A masterpiece is beautiful because of its ability to change. It will always be what it is, but as you grow, your relationship with it changes. Through this transmogrification, the masterpiece is truly such because it its ability to endure change and reveal more of itself through the varied lenses by which it is studied. It shifts its shape into something else because of our own growth and our own shapeshifting.

How then, does something achieve this status? What must it take for a piece of work to become so extraordinary? The answers to these questions are subjective, of course, but each answered throughout the body of The Legend of Zelda: Breath of the Wild.

The Legend of Zelda: Breath of the Wild is both a celebration and transformation of the franchise. In its expansiveness, it is able to reimagine the fundamentals of The Legend of Zelda while still retaining its legacy. Further, it is able to let go of the elements that restricted previous games in the series. It introduces new features that challenge the player in a way that a game in this series has not in almost thirty years.

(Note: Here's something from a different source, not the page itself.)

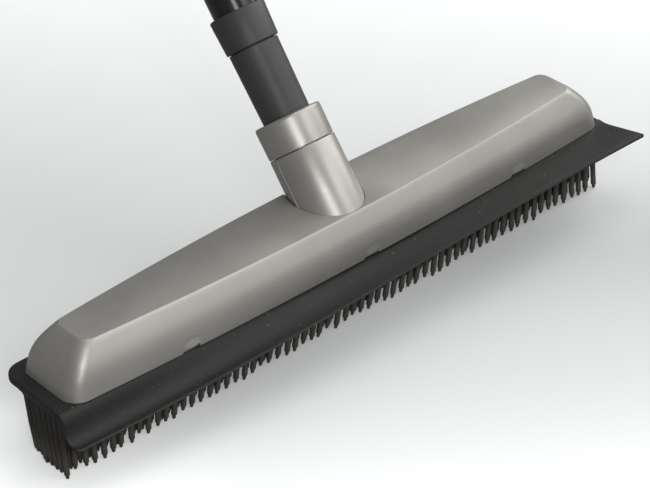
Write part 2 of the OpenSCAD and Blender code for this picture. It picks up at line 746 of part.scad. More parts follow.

It’s arguable that Nintendo has produced the same game every few years since A Link to the Past was first introduced on the Super Nintendo in 1991. Ocarina of Time takes the most apparent influence from the 16-bit entry in the series, and most 3D games in the franchise since 1998 have been replicants in some way of what Ocarina of Time had established. Scenarios changed, art and technology changed, characters changed; but the key ideas and progression through the game were homogenous. It’s important to note that Breath of the Wild isn’t a masterpiece because it upends those traditions, but because of what it chooses to do instead.

The Legend of Zelda: Breath of the Wild advances the series, and is as integral to the progression of the franchise as Ocarina of Time had been in 1997. Breath of the Wild unshackles itself from the obscured linearity of previous games and in its place gives the player the trust and the encouragement to discover.

The game opens as Link awakens inside of a chamber. At the start, a voice calls out to command Link. Within the first few steps from slumber, Link is introduced to the Sheikah Slate, this game’s guide for Link and the player. It might seem that the game is beginning like most others, but its within minutes that Link is returned to the land of Hyrule with the guidance that he is “the light- our light- that must shine upon Hyrule once again.”

At this point, the game has an idea for where it wants you to go. Before you can truly get to the open world that awaits you, Link must acquire four runes that act as the game’s primary tools. Yet, there is no fairy pointing you toward an answer to a question you haven’t asked. There is no alert that appears to suggest a heading. It’s just you, Link, and an old man.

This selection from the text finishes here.